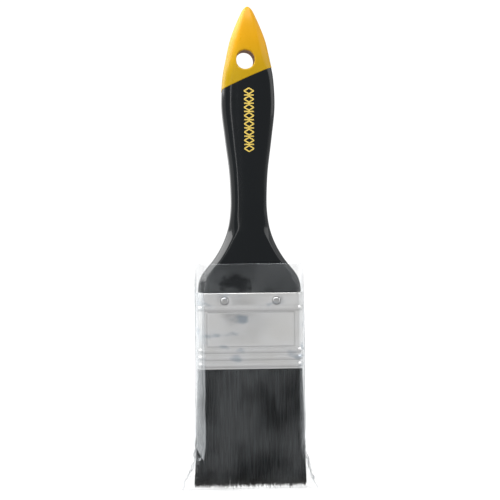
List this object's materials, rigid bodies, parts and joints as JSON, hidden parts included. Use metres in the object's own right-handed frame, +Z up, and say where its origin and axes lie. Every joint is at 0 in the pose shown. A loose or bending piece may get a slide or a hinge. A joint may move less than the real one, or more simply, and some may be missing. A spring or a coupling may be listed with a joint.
{
  "type": "flat paint brush",
  "caption": "Flat paint brush with a lacquered beaver-tail wood handle, a beaded metal ferrule, dark bristles and a clear film sleeve that slides off the head.",
  "frame": {"origin": "centre of the hang hole, which is drilled 1.5 mm to the left of the brush's centre line", "axes": "+Z up along the handle to its tip, bristles down, +X across the width, front face towards -Y"},
  "size_m": [0.0665, 0.0172, 0.2332],
  "materials": {
    "black_lacquered_wood": "black high-gloss lacquer over turned wood",
    "yellow_dip_lacquer": "yellow gloss dip lacquer",
    "plated_ferrule": "bright nickel-plated sheet steel with rolled beads",
    "steel_nail": "bright steel nail",
    "black_filament": "black tapered filament, soft sheen along its length",
    "bare_wood": "unfinished softwood",
    "cured_resin": "amber cured epoxy",
    "clear_film": "clear glossy polyethylene film with fine creases"
  },
  "bodies": {
    "brush": {"handle": "black_lacquered_wood", "tip_dip_coat": "yellow_dip_lacquer", "ferrule": "plated_ferrule", "nail_front_left": "steel_nail", "nail_front_right": "steel_nail", "nail_back_left": "steel_nail", "nail_back_right": "steel_nail", "bristle_front": "black_filament", "bristle_middle": "black_filament", "bristle_back": "black_filament", "spacer_plug_front": "bare_wood", "spacer_plug_back": "bare_wood", "epoxy_setting": "cured_resin"},
    "sleeve": {"film_sleeve": "clear_film"}
  },
  "joints": [
    {"name": "sleeve_slide", "type": "slide", "parent": "brush", "child": "sleeve", "axis": [0, 0, -1], "range_m": [0, 0.12]}
  ]
}
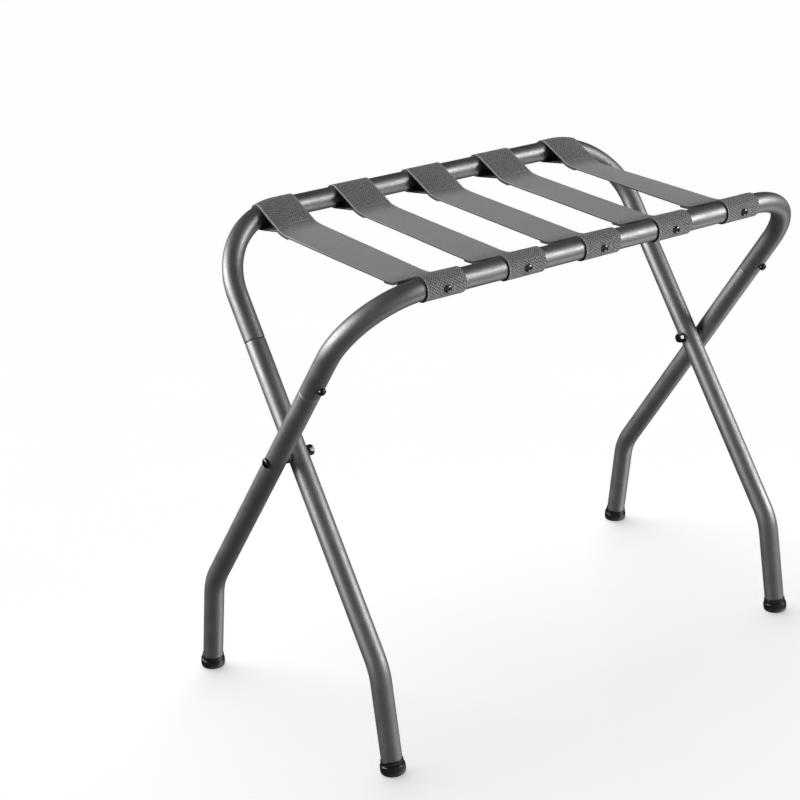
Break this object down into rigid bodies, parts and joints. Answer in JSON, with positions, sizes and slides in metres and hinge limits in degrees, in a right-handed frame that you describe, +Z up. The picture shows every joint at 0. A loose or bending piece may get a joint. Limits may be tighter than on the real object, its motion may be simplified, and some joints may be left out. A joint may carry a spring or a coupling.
{
  "type": "folding luggage rack",
  "caption": "Folding luggage rack: two crossed bent-tube steel frames on side pivot bolts, webbing deck straps looped round the top rails, plastic feet.",
  "frame": {"origin": "on the floor under the middle of the rack, which is the bottom centre of its bounding box", "axes": "+X along the top rails, +Y from the front rail to the rear rail, +Z up"},
  "size_m": [0.6384, 0.3318, 0.5229],
  "materials": {
    "gunmetal_tube": "satin gunmetal metallic coat",
    "webbing": "woven grey nylon webbing",
    "foot_plastic": "glossy black moulded foot",
    "black_washer": "matt black plastic",
    "dark_fastener": "black nickel plated steel"
  },
  "bodies": {
    "outer_frame": {"outer_top_tube": "gunmetal_tube", "outer_leg_left": "gunmetal_tube", "outer_leg_right": "gunmetal_tube", "outer_foot_cap_left": "foot_plastic", "outer_foot_cap_right": "foot_plastic", "outer_joint_screw_left": "dark_fastener", "outer_joint_screw_right": "dark_fastener", "pivot_bolt_left": "dark_fastener", "pivot_bolt_right": "dark_fastener", "pivot_nut_left": "dark_fastener", "pivot_nut_right": "dark_fastener", "pivot_washer_left": "black_washer", "pivot_washer_right": "black_washer", "pivot_spacer_left": "black_washer", "pivot_spacer_right": "black_washer", "strap_1": "webbing", "strap_2": "webbing", "strap_3": "webbing", "strap_4": "webbing", "strap_5": "webbing", "strap_screw_front_1": "dark_fastener", "strap_screw_front_2": "dark_fastener", "strap_screw_front_3": "dark_fastener", "strap_screw_front_4": "dark_fastener", "strap_screw_front_5": "dark_fastener"},
    "inner_frame": {"inner_top_tube": "gunmetal_tube", "inner_leg_left": "gunmetal_tube", "inner_leg_right": "gunmetal_tube", "inner_foot_cap_left": "foot_plastic", "inner_foot_cap_right": "foot_plastic", "inner_joint_screw_left": "dark_fastener", "inner_joint_screw_right": "dark_fastener", "strap_screw_rear_1": "dark_fastener", "strap_screw_rear_2": "dark_fastener", "strap_screw_rear_3": "dark_fastener", "strap_screw_rear_4": "dark_fastener", "strap_screw_rear_5": "dark_fastener"}
  },
  "joints": [
    {"name": "fold", "type": "hinge", "parent": "outer_frame", "child": "inner_frame", "pos_m": [0, 0.00143, 0.29936], "axis": [1, 0, 0], "range_deg": [0, 64.5], "deforming": ["strap_1", "strap_2", "strap_3", "strap_4", "strap_5"]}
  ]
}
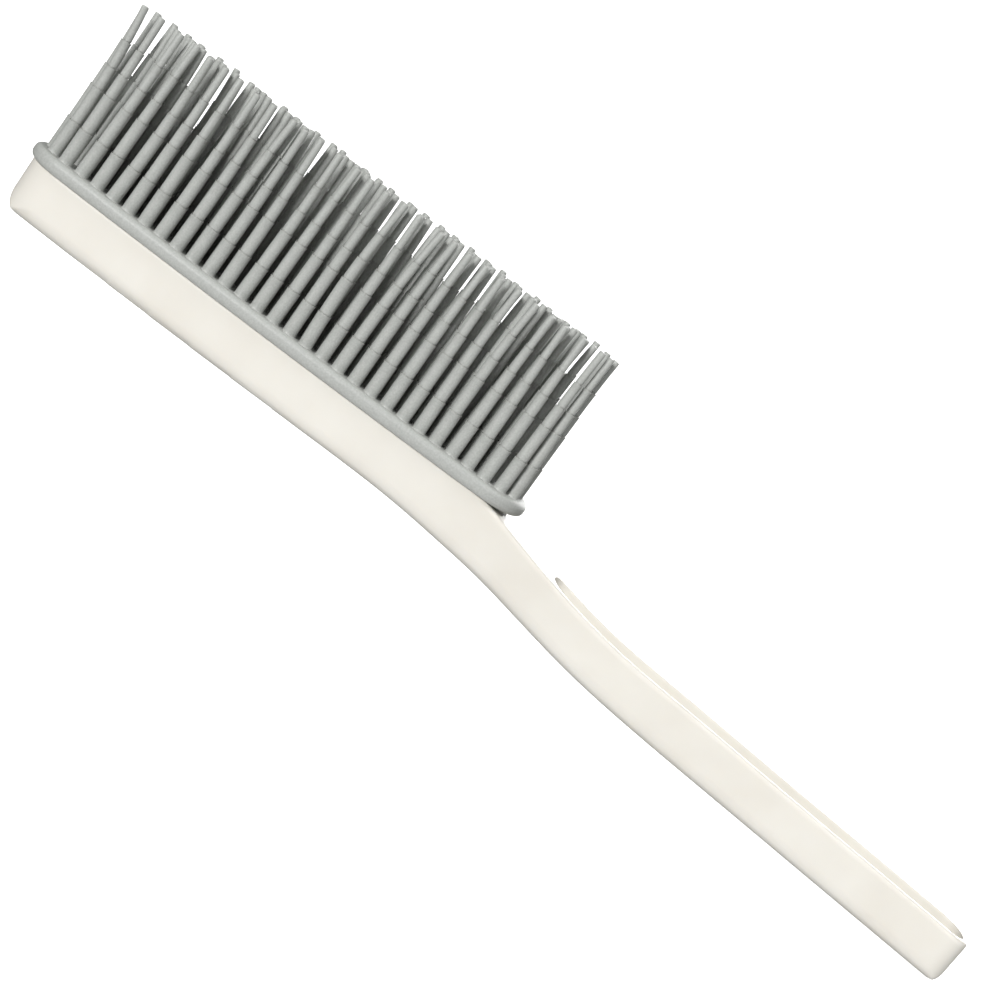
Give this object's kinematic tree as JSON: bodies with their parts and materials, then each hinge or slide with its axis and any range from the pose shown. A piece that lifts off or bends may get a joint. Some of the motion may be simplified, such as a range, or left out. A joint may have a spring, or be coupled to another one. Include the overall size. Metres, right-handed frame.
{
  "type": "bee brush",
  "caption": "Hand brush with a one-piece handle, open along the grip, and a soft pad of long stepped rubber fingers, for sweeping bees off a comb.",
  "frame": {"origin": "middle of the head's length, on the head's flat back, in the brush's plane of symmetry", "axes": "+X along the brush from the head's tip to the butt, +Z out of the fingers, +Y across the brush"},
  "size_m": [0.3865, 0.036, 0.096],
  "materials": {
    "ivory_plastic": "satin moulded polypropylene",
    "grey_rubber": "matte moulded thermoplastic rubber"
  },
  "bodies": {
    "root": {"handle": "ivory_plastic", "rubber_pad": "grey_rubber", "outer_row_left": "grey_rubber", "inner_row_left": "grey_rubber", "middle_row": "grey_rubber", "inner_row_right": "grey_rubber", "outer_row_right": "grey_rubber"}
  },
  "joints": []
}
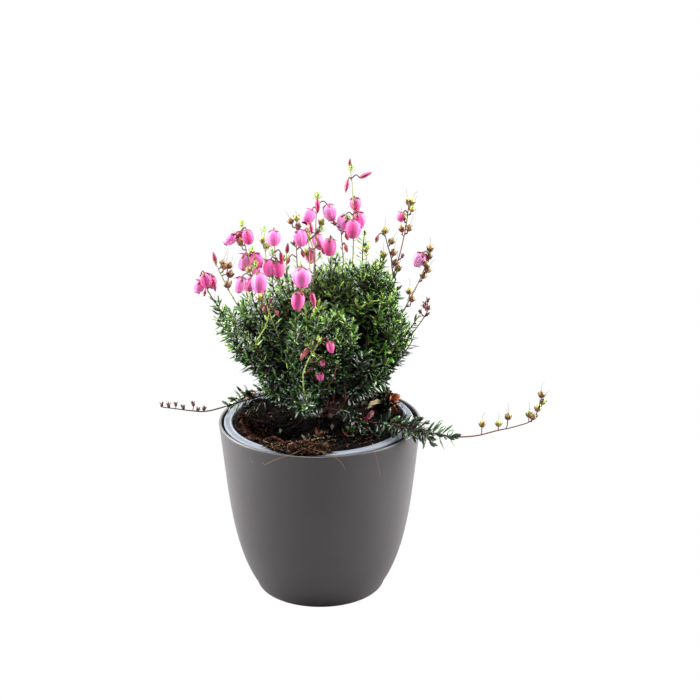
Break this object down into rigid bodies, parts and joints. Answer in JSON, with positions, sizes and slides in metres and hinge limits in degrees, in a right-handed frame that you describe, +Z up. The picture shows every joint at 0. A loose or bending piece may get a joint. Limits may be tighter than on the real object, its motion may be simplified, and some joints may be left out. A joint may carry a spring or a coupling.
{
  "type": "potted St Dabeoc's heath",
  "caption": "Small evergreen flowering shrub with nodding bell flowers, in a nursery pot inside a plain round dark grey cachepot.",
  "frame": {"origin": "centre of the cachepot's flat underside", "axes": "+Z up; the side seen in the picture faces -Y, with +X to its right"},
  "size_m": [0.2407, 0.13, 0.2829],
  "materials": {
    "outer_pot": "matt anthracite with a fine speckle",
    "inner_pot": "satin pale blue-grey plastic",
    "peat": "moist brown fibrous peat",
    "bark": "thin ridged reddish-brown bark",
    "leaf": "glossy dark green above, white felt below",
    "flower": "soft satin orchid pink with dark red stalks"
  },
  "bodies": {
    "root": {"bough_back": "bark", "bough_back_left": "bark", "bough_back_right": "bark", "bough_centre_top": "bark", "bough_front": "bark", "bough_front_low": "bark", "bough_left": "bark", "bough_left_low": "bark", "bough_left_top": "bark", "bough_right": "bark", "bough_right_low": "bark", "bough_right_top": "bark", "flower_spike_back": "flower", "flower_spike_back_left": "flower", "flower_spike_back_right": "flower", "flower_spike_centre": "flower", "flower_spike_centre_left": "flower", "flower_spike_front": "flower", "flower_spike_front_left": "flower", "flower_spike_front_low": "flower", "flower_spike_left_end": "flower", "flower_spike_left_front": "flower", "flower_spike_left_high": "flower", "flower_spike_left_inner": "flower", "flower_spike_left_middle": "flower", "flower_spike_left_outer": "flower", "flower_spike_right_low": "flower", "flower_spike_right_outer": "flower", "flower_spike_right_tall": "flower", "flower_spike_right_thin": "flower", "flower_spike_runner_left": "flower", "flower_spike_runner_right": "flower", "flower_spike_tall": "flower", "flower_spike_tall_left": "flower", "foliage_back": "leaf", "foliage_back_left": "leaf", "foliage_back_right": "leaf", "foliage_centre_top": "leaf", "foliage_front": "leaf", "foliage_front_low": "leaf", "foliage_left": "leaf", "foliage_left_low": "leaf", "foliage_left_top": "leaf", "foliage_right": "leaf", "foliage_right_low": "leaf", "foliage_right_top": "leaf", "foliage_runner_left": "leaf", "foliage_runner_right": "leaf", "inner_pot": "inner_pot", "outer_pot": "outer_pot", "runner_left_stem": "bark", "runner_right_stem": "bark", "soil": "peat", "stem": "bark"}
  },
  "joints": []
}
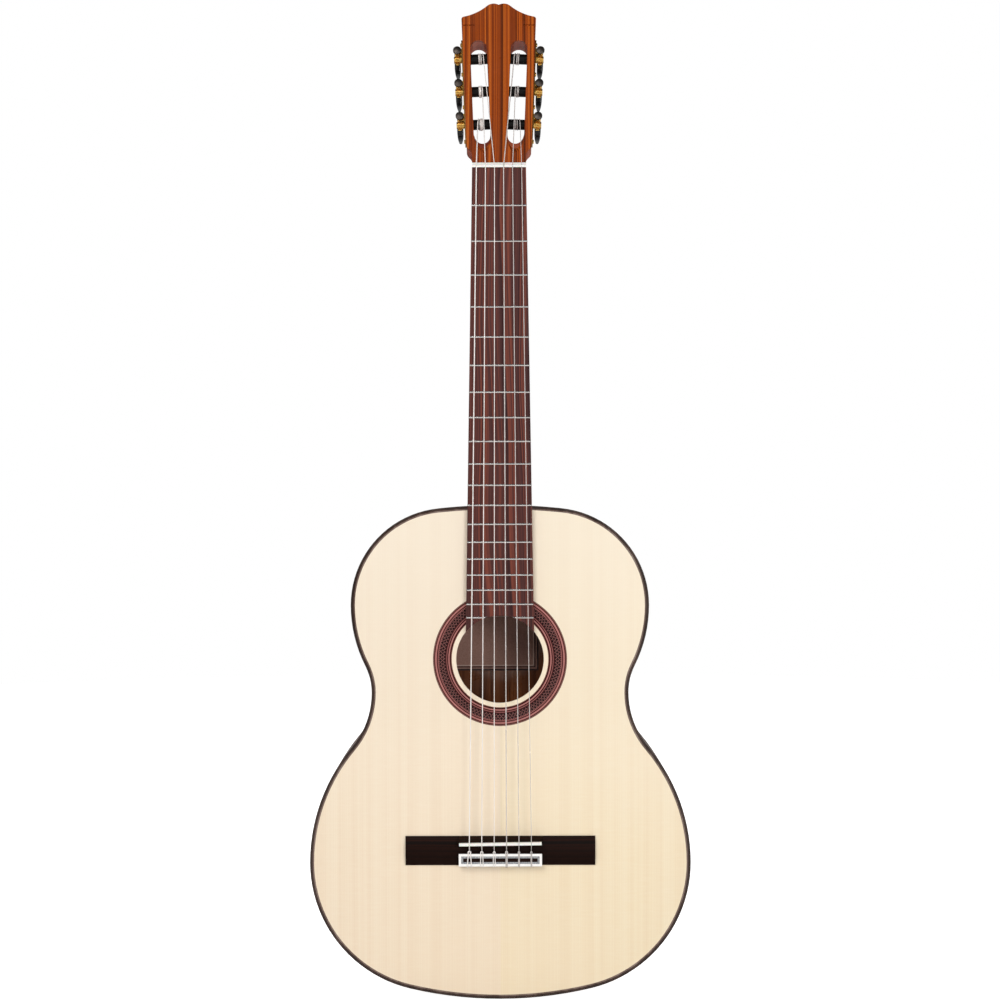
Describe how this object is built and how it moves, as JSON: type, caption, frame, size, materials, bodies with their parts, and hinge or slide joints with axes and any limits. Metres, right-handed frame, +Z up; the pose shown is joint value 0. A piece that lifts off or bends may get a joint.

PROBLEM DESCRIPTION:
Extract every line above containing the word "that".

REPLY:
  "caption": "Flat paint brush with a lacquered beaver-tail wood handle, a beaded metal ferrule, dark bristles and a clear film sleeve that slides off the head.",
Break this object down into rigid bodies, parts and joints. Answer in JSON, with positions, sizes and slides in metres and hinge limits in degrees, in a right-handed frame that you describe, +Z up. The picture shows every joint at 0. A loose or bending piece may get a joint. Limits may be tighter than on the real object, its motion may be simplified, and some joints may be left out. A joint may carry a spring or a coupling.
Give this object's kinematic tree as JSON: bodies with their parts and materials, then each hinge or slide with its axis and any range from the pose shown. A piece that lifts off or bends may get a joint. Some of the motion may be simplified, such as a range, or left out. A joint may have a spring, or be coupled to another one. Include the overall size. Metres, right-handed frame.
Break this object down into rigid bodies, parts and joints. Answer in JSON, with positions, sizes and slides in metres and hinge limits in degrees, in a right-handed frame that you describe, +Z up. The picture shows every joint at 0. A loose or bending piece may get a joint. Limits may be tighter than on the real object, its motion may be simplified, and some joints may be left out. A joint may carry a spring or a coupling.
Describe how this object is built and how it moves, as JSON: type, caption, frame, size, materials, bodies with their parts, and hinge or slide joints with axes and any limits. Metres, right-handed frame, +Z up; the pose shown is joint value 0. A piece that lifts off or bends may get a joint.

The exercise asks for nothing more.